Evolutionary biology long ago illuminated the continuity between all life forms. We’ve read that chimpanzees share 98 percent of our DNA. They use tools. They have rich social relations, culture even. Furthermore, our Hominidae cousins have complex inner lives, full of thoughts, memories, and feelings.

But translating the chimpanzee or the orangutan into the familial vernacular of “cousin” betrays our penchant to anthropomorphize animals. Animals have held a potent totemic significance in nearly all cultures across history. Animals are our neighbors, our rivals, our food, and on occasion, even our friends. But portrayals of animals in art and popular culture inevitably say more about us than they do about the creatures we’re representing. From Aesop’s Fables to Chaucer’s The Parliament of Fowls to “Old MacDonald Had a Farm” to Bugs Bunny, representations of animals reinforce our own cloistered preoccupations, or own solipsisms. It’s no coincidence that defanged, so to speak, representations of animals have proliferated with the rise of industrial democratic societies. We must work ever harder to pixel over the cognitive dissonance between Babe and the mass incarceration and slaughter of cows, chickens, and pigs for our fast food dining pleasure.

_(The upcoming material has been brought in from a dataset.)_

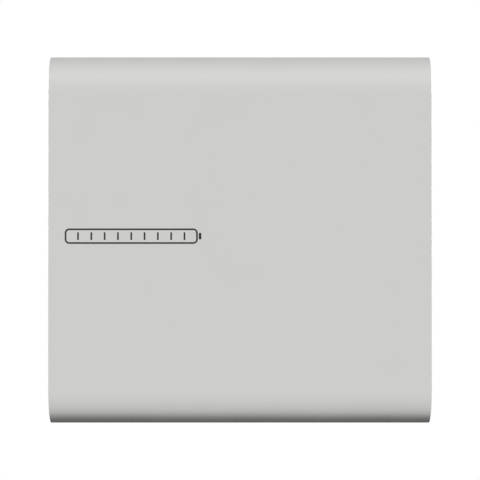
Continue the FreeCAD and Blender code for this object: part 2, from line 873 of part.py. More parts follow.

Giving this particular Western lowland gorilla, raised in captivity, a name such as “Harambe”, only confirms the solipsism. It’s highly likely that Harambe had absolutely no use for the name given him. That the name sounds vaguely African makes it all the more condescending. A benign form of Orientalism.

One of humanism’s great unreconciled paradoxes is its take on animals. On the one hand, our discoveries have made it blindingly obvious that we are they. On the other hand, the more we learn about animals as objects of study, the more we realize that other living things are fundamentally unknowable. This is why the zookeepers at the Cincinnati Zoo came to the grim conclusion that, as Harambe poked and thrashed that fragile three-year-old boy around, they had to shoot him dead. They just didn’t know what he was thinking, what he would do. The grimmer moral calculus of zoos forces us to articulate, if not in word then in deed, that a human life is worth more than a gorilla’s.

We tend to think of animals as discrete entities. They occupy a quasi-category between object and person. With some animals, we have long-standing relationships, relationships we might consider intimate. It’s not at all clear whether it was we who domesticated dogs or the other way around. With dogs, unlike gorillas, there’s the semblance of an equitable pact, if not pack. But with others, it’s all too easy, for reasons obvious (dinner time) and subtle (that pernicious solipsism), to shunt most animals over to the object end of the spectrum.

Nevertheless, an animal is an organism, a complex aggregation of cells tightly coupled to a particular environment. That environment is both social and physical. The subspecies Gorilla gorilla gorilla is known as the Western lowland gorilla for a reason. It’s native to the western lowlands of central Africa. The Western lowland gorilla belongs to and belongs in the western lowlands.

Dr. de Waal says enthusiastically that gorillas “like to work on computers”. As we amuse ourselves by gawping at them in simulations of their native habitat, we can try to amuse these gorillas with computer games. But a gorilla, a complex organism tightly coupled to an environment, is only the shadow of its authentic self in a zoo. If we project the human value of dignity on our cousins, to grant them their dignity, the least we could do is leave them alone where they are.

To accomplish that, though, we must undertake a monumental reckoning. We must resolve whether to carry on sacrificing all kinds of beasts at the altars of our fierce gods.